Each record is to be transcribed exactly.

--- Dataset ---

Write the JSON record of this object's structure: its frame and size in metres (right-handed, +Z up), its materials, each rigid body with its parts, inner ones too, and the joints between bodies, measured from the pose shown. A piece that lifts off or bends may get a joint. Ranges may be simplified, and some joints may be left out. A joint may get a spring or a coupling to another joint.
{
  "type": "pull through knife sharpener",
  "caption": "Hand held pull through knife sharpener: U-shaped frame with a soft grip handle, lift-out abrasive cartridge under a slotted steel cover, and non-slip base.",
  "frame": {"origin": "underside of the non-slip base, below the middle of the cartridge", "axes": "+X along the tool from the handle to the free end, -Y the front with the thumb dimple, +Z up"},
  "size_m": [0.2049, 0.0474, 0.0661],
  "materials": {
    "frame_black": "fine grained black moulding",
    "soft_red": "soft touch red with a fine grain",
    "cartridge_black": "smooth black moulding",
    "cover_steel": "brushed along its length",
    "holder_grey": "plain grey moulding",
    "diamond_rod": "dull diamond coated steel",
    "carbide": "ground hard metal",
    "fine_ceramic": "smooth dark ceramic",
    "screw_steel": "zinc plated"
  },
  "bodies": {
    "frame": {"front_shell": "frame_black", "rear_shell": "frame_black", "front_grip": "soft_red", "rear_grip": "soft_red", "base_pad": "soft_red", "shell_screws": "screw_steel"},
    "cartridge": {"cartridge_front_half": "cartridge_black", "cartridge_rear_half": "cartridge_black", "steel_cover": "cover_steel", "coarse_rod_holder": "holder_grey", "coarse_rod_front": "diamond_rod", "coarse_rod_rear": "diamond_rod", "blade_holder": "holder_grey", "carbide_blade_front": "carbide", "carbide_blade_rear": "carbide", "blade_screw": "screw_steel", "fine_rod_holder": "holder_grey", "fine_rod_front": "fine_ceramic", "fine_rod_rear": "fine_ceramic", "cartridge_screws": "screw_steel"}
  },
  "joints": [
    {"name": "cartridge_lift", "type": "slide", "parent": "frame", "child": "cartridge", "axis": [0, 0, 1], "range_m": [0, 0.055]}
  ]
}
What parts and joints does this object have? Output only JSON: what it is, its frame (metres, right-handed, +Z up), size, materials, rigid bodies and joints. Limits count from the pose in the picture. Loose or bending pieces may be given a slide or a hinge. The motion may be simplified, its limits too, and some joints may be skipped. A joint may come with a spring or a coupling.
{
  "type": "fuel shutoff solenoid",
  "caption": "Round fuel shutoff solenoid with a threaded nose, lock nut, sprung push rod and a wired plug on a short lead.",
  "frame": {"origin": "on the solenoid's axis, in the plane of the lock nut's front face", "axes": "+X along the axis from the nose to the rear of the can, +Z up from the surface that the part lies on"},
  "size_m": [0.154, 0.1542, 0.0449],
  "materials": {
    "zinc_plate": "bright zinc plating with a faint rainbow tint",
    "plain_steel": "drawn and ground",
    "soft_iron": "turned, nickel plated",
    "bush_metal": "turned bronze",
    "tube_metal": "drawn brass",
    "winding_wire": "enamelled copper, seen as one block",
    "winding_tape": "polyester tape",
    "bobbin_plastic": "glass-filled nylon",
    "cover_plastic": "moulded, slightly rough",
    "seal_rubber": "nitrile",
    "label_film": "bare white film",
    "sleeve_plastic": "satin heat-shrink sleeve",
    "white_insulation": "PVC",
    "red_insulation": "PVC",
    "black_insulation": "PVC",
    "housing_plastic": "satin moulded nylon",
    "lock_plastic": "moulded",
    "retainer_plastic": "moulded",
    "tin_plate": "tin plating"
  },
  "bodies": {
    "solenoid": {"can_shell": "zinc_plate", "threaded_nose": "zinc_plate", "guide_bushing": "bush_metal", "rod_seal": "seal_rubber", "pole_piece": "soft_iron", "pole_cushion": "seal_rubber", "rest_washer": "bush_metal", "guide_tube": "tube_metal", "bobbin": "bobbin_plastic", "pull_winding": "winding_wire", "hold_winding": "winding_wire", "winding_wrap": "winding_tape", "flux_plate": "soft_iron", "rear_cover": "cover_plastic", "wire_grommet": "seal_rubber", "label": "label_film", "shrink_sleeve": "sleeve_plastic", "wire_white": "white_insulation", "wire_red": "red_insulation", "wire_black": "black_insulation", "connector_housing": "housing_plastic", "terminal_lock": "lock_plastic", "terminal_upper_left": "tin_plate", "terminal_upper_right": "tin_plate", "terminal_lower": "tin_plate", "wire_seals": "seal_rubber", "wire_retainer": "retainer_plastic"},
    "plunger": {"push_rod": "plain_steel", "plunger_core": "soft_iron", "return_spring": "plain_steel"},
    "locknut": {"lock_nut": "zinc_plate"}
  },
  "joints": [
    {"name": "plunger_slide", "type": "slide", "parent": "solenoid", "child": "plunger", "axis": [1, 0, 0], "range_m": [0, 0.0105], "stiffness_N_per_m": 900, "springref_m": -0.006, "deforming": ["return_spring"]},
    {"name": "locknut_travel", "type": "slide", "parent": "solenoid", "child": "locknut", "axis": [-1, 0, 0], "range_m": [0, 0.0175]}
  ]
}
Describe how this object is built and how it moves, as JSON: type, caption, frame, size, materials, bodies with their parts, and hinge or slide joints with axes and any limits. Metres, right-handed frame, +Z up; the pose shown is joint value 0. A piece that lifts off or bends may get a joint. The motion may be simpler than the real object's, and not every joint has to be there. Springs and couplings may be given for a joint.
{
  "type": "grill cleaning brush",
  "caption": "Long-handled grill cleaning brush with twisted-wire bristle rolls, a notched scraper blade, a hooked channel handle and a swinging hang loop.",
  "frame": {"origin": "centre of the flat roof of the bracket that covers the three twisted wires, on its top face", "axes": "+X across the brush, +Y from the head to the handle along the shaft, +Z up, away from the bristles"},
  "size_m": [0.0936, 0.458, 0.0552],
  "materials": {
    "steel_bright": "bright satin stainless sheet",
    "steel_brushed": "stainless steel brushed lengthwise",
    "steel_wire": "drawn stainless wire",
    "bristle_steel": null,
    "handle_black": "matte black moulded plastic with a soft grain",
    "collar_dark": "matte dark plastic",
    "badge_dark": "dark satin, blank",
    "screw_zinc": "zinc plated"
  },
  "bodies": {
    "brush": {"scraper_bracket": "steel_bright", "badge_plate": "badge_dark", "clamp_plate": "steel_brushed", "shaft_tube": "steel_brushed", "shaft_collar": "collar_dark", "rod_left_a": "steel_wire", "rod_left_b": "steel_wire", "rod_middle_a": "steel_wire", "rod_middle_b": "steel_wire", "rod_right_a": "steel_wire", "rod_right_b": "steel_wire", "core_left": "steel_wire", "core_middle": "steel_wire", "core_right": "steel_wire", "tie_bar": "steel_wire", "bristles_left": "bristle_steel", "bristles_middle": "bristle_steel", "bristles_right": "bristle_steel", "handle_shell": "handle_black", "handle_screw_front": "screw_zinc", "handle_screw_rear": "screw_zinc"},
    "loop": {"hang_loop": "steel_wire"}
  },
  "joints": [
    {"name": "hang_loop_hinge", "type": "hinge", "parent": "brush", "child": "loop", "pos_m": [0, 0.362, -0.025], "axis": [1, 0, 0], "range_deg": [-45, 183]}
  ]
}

---

Complete answer:
Write the JSON record of this object's structure: its frame and size in metres (right-handed, +Z up), its materials, each rigid body with its parts, inner ones too, and the joints between bodies, measured from the pose shown. A piece that lifts off or bends may get a joint. Ranges may be simplified, and some joints may be left out. A joint may get a spring or a coupling to another joint.
{
  "type": "pull through knife sharpener",
  "caption": "Hand held pull through knife sharpener: U-shaped frame with a soft grip handle, lift-out abrasive cartridge under a slotted steel cover, and non-slip base.",
  "frame": {"origin": "underside of the non-slip base, below the middle of the cartridge", "axes": "+X along the tool from the handle to the free end, -Y the front with the thumb dimple, +Z up"},
  "size_m": [0.2049, 0.0474, 0.0661],
  "materials": {
    "frame_black": "fine grained black moulding",
    "soft_red": "soft touch red with a fine grain",
    "cartridge_black": "smooth black moulding",
    "cover_steel": "brushed along its length",
    "holder_grey": "plain grey moulding",
    "diamond_rod": "dull diamond coated steel",
    "carbide": "ground hard metal",
    "fine_ceramic": "smooth dark ceramic",
    "screw_steel": "zinc plated"
  },
  "bodies": {
    "frame": {"front_shell": "frame_black", "rear_shell": "frame_black", "front_grip": "soft_red", "rear_grip": "soft_red", "base_pad": "soft_red", "shell_screws": "screw_steel"},
    "cartridge": {"cartridge_front_half": "cartridge_black", "cartridge_rear_half": "cartridge_black", "steel_cover": "cover_steel", "coarse_rod_holder": "holder_grey", "coarse_rod_front": "diamond_rod", "coarse_rod_rear": "diamond_rod", "blade_holder": "holder_grey", "carbide_blade_front": "carbide", "carbide_blade_rear": "carbide", "blade_screw": "screw_steel", "fine_rod_holder": "holder_grey", "fine_rod_front": "fine_ceramic", "fine_rod_rear": "fine_ceramic", "cartridge_screws": "screw_steel"}
  },
  "joints": [
    {"name": "cartridge_lift", "type": "slide", "parent": "frame", "child": "cartridge", "axis": [0, 0, 1], "range_m": [0, 0.055]}
  ]
}
What parts and joints does this object have? Output only JSON: what it is, its frame (metres, right-handed, +Z up), size, materials, rigid bodies and joints. Limits count from the pose in the picture. Loose or bending pieces may be given a slide or a hinge. The motion may be simplified, its limits too, and some joints may be skipped. A joint may come with a spring or a coupling.
{
  "type": "fuel shutoff solenoid",
  "caption": "Round fuel shutoff solenoid with a threaded nose, lock nut, sprung push rod and a wired plug on a short lead.",
  "frame": {"origin": "on the solenoid's axis, in the plane of the lock nut's front face", "axes": "+X along the axis from the nose to the rear of the can, +Z up from the surface that the part lies on"},
  "size_m": [0.154, 0.1542, 0.0449],
  "materials": {
    "zinc_plate": "bright zinc plating with a faint rainbow tint",
    "plain_steel": "drawn and ground",
    "soft_iron": "turned, nickel plated",
    "bush_metal": "turned bronze",
    "tube_metal": "drawn brass",
    "winding_wire": "enamelled copper, seen as one block",
    "winding_tape": "polyester tape",
    "bobbin_plastic": "glass-filled nylon",
    "cover_plastic": "moulded, slightly rough",
    "seal_rubber": "nitrile",
    "label_film": "bare white film",
    "sleeve_plastic": "satin heat-shrink sleeve",
    "white_insulation": "PVC",
    "red_insulation": "PVC",
    "black_insulation": "PVC",
    "housing_plastic": "satin moulded nylon",
    "lock_plastic": "moulded",
    "retainer_plastic": "moulded",
    "tin_plate": "tin plating"
  },
  "bodies": {
    "solenoid": {"can_shell": "zinc_plate", "threaded_nose": "zinc_plate", "guide_bushing": "bush_metal", "rod_seal": "seal_rubber", "pole_piece": "soft_iron", "pole_cushion": "seal_rubber", "rest_washer": "bush_metal", "guide_tube": "tube_metal", "bobbin": "bobbin_plastic", "pull_winding": "winding_wire", "hold_winding": "winding_wire", "winding_wrap": "winding_tape", "flux_plate": "soft_iron", "rear_cover": "cover_plastic", "wire_grommet": "seal_rubber", "label": "label_film", "shrink_sleeve": "sleeve_plastic", "wire_white": "white_insulation", "wire_red": "red_insulation", "wire_black": "black_insulation", "connector_housing": "housing_plastic", "terminal_lock": "lock_plastic", "terminal_upper_left": "tin_plate", "terminal_upper_right": "tin_plate", "terminal_lower": "tin_plate", "wire_seals": "seal_rubber", "wire_retainer": "retainer_plastic"},
    "plunger": {"push_rod": "plain_steel", "plunger_core": "soft_iron", "return_spring": "plain_steel"},
    "locknut": {"lock_nut": "zinc_plate"}
  },
  "joints": [
    {"name": "plunger_slide", "type": "slide", "parent": "solenoid", "child": "plunger", "axis": [1, 0, 0], "range_m": [0, 0.0105], "stiffness_N_per_m": 900, "springref_m": -0.006, "deforming": ["return_spring"]},
    {"name": "locknut_travel", "type": "slide", "parent": "solenoid", "child": "locknut", "axis": [-1, 0, 0], "range_m": [0, 0.0175]}
  ]
}
Describe how this object is built and how it moves, as JSON: type, caption, frame, size, materials, bodies with their parts, and hinge or slide joints with axes and any limits. Metres, right-handed frame, +Z up; the pose shown is joint value 0. A piece that lifts off or bends may get a joint. The motion may be simpler than the real object's, and not every joint has to be there. Springs and couplings may be given for a joint.
{
  "type": "grill cleaning brush",
  "caption": "Long-handled grill cleaning brush with twisted-wire bristle rolls, a notched scraper blade, a hooked channel handle and a swinging hang loop.",
  "frame": {"origin": "centre of the flat roof of the bracket that covers the three twisted wires, on its top face", "axes": "+X across the brush, +Y from the head to the handle along the shaft, +Z up, away from the bristles"},
  "size_m": [0.0936, 0.458, 0.0552],
  "materials": {
    "steel_bright": "bright satin stainless sheet",
    "steel_brushed": "stainless steel brushed lengthwise",
    "steel_wire": "drawn stainless wire",
    "bristle_steel": null,
    "handle_black": "matte black moulded plastic with a soft grain",
    "collar_dark": "matte dark plastic",
    "badge_dark": "dark satin, blank",
    "screw_zinc": "zinc plated"
  },
  "bodies": {
    "brush": {"scraper_bracket": "steel_bright", "badge_plate": "badge_dark", "clamp_plate": "steel_brushed", "shaft_tube": "steel_brushed", "shaft_collar": "collar_dark", "rod_left_a": "steel_wire", "rod_left_b": "steel_wire", "rod_middle_a": "steel_wire", "rod_middle_b": "steel_wire", "rod_right_a": "steel_wire", "rod_right_b": "steel_wire", "core_left": "steel_wire", "core_middle": "steel_wire", "core_right": "steel_wire", "tie_bar": "steel_wire", "bristles_left": "bristle_steel", "bristles_middle": "bristle_steel", "bristles_right": "bristle_steel", "handle_shell": "handle_black", "handle_screw_front": "screw_zinc", "handle_screw_rear": "screw_zinc"},
    "loop": {"hang_loop": "steel_wire"}
  },
  "joints": [
    {"name": "hang_loop_hinge", "type": "hinge", "parent": "brush", "child": "loop", "pos_m": [0, 0.362, -0.025], "axis": [1, 0, 0], "range_deg": [-45, 183]}
  ]
}